● **SUPPLIED DATA**
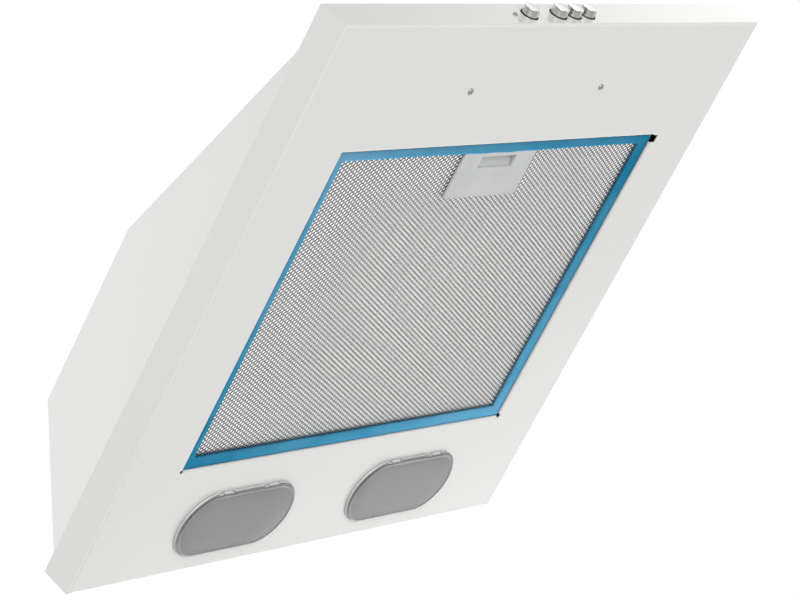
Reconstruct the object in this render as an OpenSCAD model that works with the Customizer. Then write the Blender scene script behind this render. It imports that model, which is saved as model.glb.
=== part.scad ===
// Under cabinet range hood with one double inlet blower, two lamps and a grease filter.
// Millimetres. +X is right seen from the front, +Y runs to the wall and +Z is up.
// Places are counted from the middle of the tray's front lower edge. in_frame() then moves
// the whole hood, so that the origin is the centre of the cabinet screws in the flat top.

/* [Sheet metal body] */
// Width of the tray
hood_w = 500; // [480:5:600]
// Depth of the tray, front to wall
hood_d = 484; // [476:2:520]
// Height of the tray's rim
rim_h = 27; // [26:1:36]
// Height of the body from the underside to the flat top
body_h = 206; // [200:1:230]
// Thickness of the steel sheet
sheet = 0.8; // [0.6:0.1:1.2]
// Outer radius of the folds round the underside
bend_r = 2; // [1.5:0.5:3]
// Ledge of the tray at each side of the dome
ledge = 10; // [6:1:16]
// Ledge of the tray in front of the dome
front_ledge = 20; // [14:1:30]
// Width of the flat top
top_w = 194; // [186:2:220]
// Depth of the flat top
top_d = 165; // [156:1:176]
// Width of the laps along the foot and the back
lap_w = 12; // [8:1:14]
// Width of the laps along the hips and the flat top
hip_lap = 8; // [5:1:10]
// Width of the laps over the lamps, along the tray's wall side
rear_lap = 6; // [4:0.5:7]

/* [Fixing to the cabinet and the wall] */
// Spacing of the cabinet screws across the hood
mount_dx = 160; // [150:2:170]
// Spacing of the cabinet screws front to back
mount_dy = 136; // [130:1:142]
// Radius of the cabinet screw holes
mount_r = 2.5; // [2:0.25:3.5]
// Spacing of the wall keyholes
keyhole_dx = 240; // [200:10:260]
// Height of the keyholes' hanging point over the underside
keyhole_z = 120; // [100:5:130]
// Radius of a keyhole's entry
keyhole_r = 5.5; // [5:0.5:7]
// Width of a keyhole's slot
keyhole_slot = 5.5; // [4:0.5:6]
// Length of a keyhole's slot
keyhole_l = 12; // [10:1:16]

/* [Duct outlet] */
// Outer radius of the duct collar
collar_r = 59.5; // [50:0.5:60]
// Height of the collar over the flat top
collar_h = 20; // [16:1:24]
// Wall of the collar
collar_wall = 2; // [1.5:0.25:3]
// Width of the collar's flange outside its tube
collar_flange_w = 10; // [9:0.5:11]
// Thickness of the collar's flange
collar_flange_t = 2; // [1.5:0.5:3]
// Height of the flap pin over the flat top
flap_z = 8; // [6.5:0.5:10]
// Radius of the flap pin
flap_pin_r = 1.5; // [1:0.25:2]
// Thickness of a flap
flap_t = 1.2; // [1:0.1:1.6]
// Radius of the flaps' knuckles
knuckle_r = 3; // [2.6:0.1:3.4]

/* [Blower] */
// Inner radius of the scroll at its tongue
scroll_r0 = 56; // [55:1:60]
// Inner radius of the scroll at its outlet
scroll_r1 = 78; // [74:1:82]
// Height of the blower's axis over the underside
blower_z = 106; // [102:1:112]
// Width of the scroll
scroll_w = 104; // [100:1:110]
// Wall of the scroll
scroll_wall = 2; // [1.5:0.25:2.5]
// Radius of each air inlet
inlet_r = 42; // [38:1:44]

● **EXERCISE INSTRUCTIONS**
Extract the full listing and reproduce each line exactly.

● **FULL ANSWER**
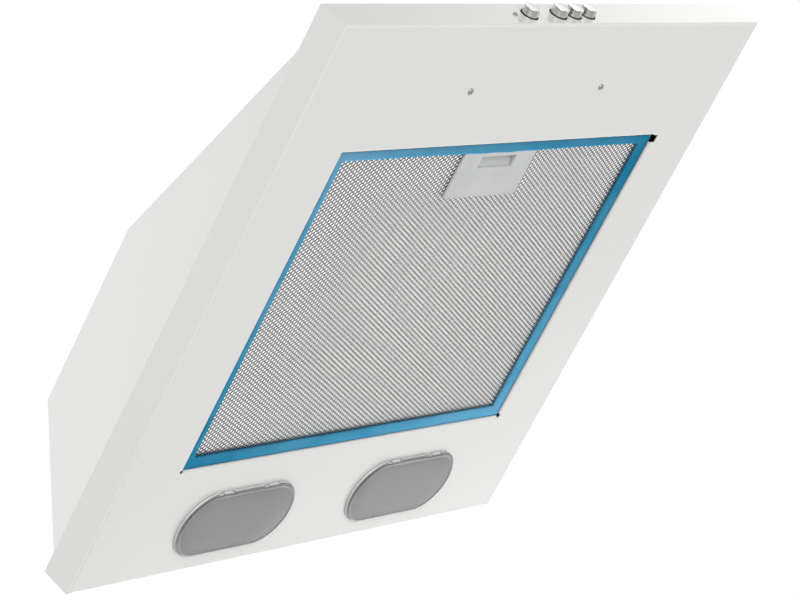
Reconstruct the object in this render as an OpenSCAD model that works with the Customizer. Then write the Blender scene script behind this render. It imports that model, which is saved as model.glb.
=== part.scad ===
// Under cabinet range hood with one double inlet blower, two lamps and a grease filter.
// Millimetres. +X is right seen from the front, +Y runs to the wall and +Z is up.
// Places are counted from the middle of the tray's front lower edge. in_frame() then moves
// the whole hood, so that the origin is the centre of the cabinet screws in the flat top.

/* [Sheet metal body] */
// Width of the tray
hood_w = 500; // [480:5:600]
// Depth of the tray, front to wall
hood_d = 484; // [476:2:520]
// Height of the tray's rim
rim_h = 27; // [26:1:36]
// Height of the body from the underside to the flat top
body_h = 206; // [200:1:230]
// Thickness of the steel sheet
sheet = 0.8; // [0.6:0.1:1.2]
// Outer radius of the folds round the underside
bend_r = 2; // [1.5:0.5:3]
// Ledge of the tray at each side of the dome
ledge = 10; // [6:1:16]
// Ledge of the tray in front of the dome
front_ledge = 20; // [14:1:30]
// Width of the flat top
top_w = 194; // [186:2:220]
// Depth of the flat top
top_d = 165; // [156:1:176]
// Width of the laps along the foot and the back
lap_w = 12; // [8:1:14]
// Width of the laps along the hips and the flat top
hip_lap = 8; // [5:1:10]
// Width of the laps over the lamps, along the tray's wall side
rear_lap = 6; // [4:0.5:7]

/* [Fixing to the cabinet and the wall] */
// Spacing of the cabinet screws across the hood
mount_dx = 160; // [150:2:170]
// Spacing of the cabinet screws front to back
mount_dy = 136; // [130:1:142]
// Radius of the cabinet screw holes
mount_r = 2.5; // [2:0.25:3.5]
// Spacing of the wall keyholes
keyhole_dx = 240; // [200:10:260]
// Height of the keyholes' hanging point over the underside
keyhole_z = 120; // [100:5:130]
// Radius of a keyhole's entry
keyhole_r = 5.5; // [5:0.5:7]
// Width of a keyhole's slot
keyhole_slot = 5.5; // [4:0.5:6]
// Length of a keyhole's slot
keyhole_l = 12; // [10:1:16]

/* [Duct outlet] */
// Outer radius of the duct collar
collar_r = 59.5; // [50:0.5:60]
// Height of the collar over the flat top
collar_h = 20; // [16:1:24]
// Wall of the collar
collar_wall = 2; // [1.5:0.25:3]
// Width of the collar's flange outside its tube
collar_flange_w = 10; // [9:0.5:11]
// Thickness of the collar's flange
collar_flange_t = 2; // [1.5:0.5:3]
// Height of the flap pin over the flat top
flap_z = 8; // [6.5:0.5:10]
// Radius of the flap pin
flap_pin_r = 1.5; // [1:0.25:2]
// Thickness of a flap
flap_t = 1.2; // [1:0.1:1.6]
// Radius of the flaps' knuckles
knuckle_r = 3; // [2.6:0.1:3.4]

/* [Blower] */
// Inner radius of the scroll at its tongue
scroll_r0 = 56; // [55:1:60]
// Inner radius of the scroll at its outlet
scroll_r1 = 78; // [74:1:82]
// Height of the blower's axis over the underside
blower_z = 106; // [102:1:112]
// Width of the scroll
scroll_w = 104; // [100:1:110]
// Wall of the scroll
scroll_wall = 2; // [1.5:0.25:2.5]
// Radius of each air inlet
inlet_r = 42; // [38:1:44]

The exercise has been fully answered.